According to Anderson, it is the wild bees, who are as diverse as the cultures represented in l.a., that makes bee populations resilient. He also argues that diversity in the environment is required to keep the bees healthy.

Eliese Watson, organizer of the event and sole proprietor of Calgary’s Apiaries and Bees for Communities, also agrees that diversity is key to the survival of not only bees, but also humans.

“Our rural setting has been monopolized by monoculture,” she said. “No longer is our rural environment a healthy environment for nature to thrive.”

With a massively industrialized agricultural system affecting nature, hobbyists like Anderson and Watson are finding ways to change human participation in food production.

“People are starting to actually have a connection with nature and recognizing that for humans to thrive, nature must thrive,” said Watson. “And so for bees to come into the city is a complete natural progression of the human psyche in accepting nature in our urban spaces.”

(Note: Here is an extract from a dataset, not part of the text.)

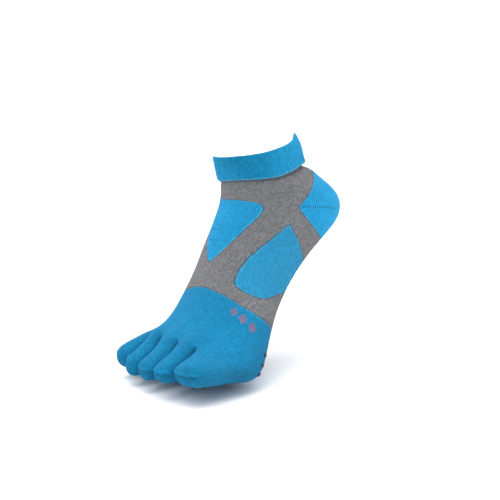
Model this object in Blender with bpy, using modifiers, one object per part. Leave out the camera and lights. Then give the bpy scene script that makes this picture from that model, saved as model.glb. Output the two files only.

Watson was featured on the Discovery Channel’s The Daily Planet in 2011 as she roamed across the city rescuing swarms of bees. For Watson, the national press has only added more momentum to her business and the urban beekeeping movement in Calgary.

“It’s not always easy, but the Calgary community has been incredibly supportive,” she said of the increased interest and responsiveness to urban beekeeping. “The altruism, love, compassion, and care within a bee colony truly does exist within our society.”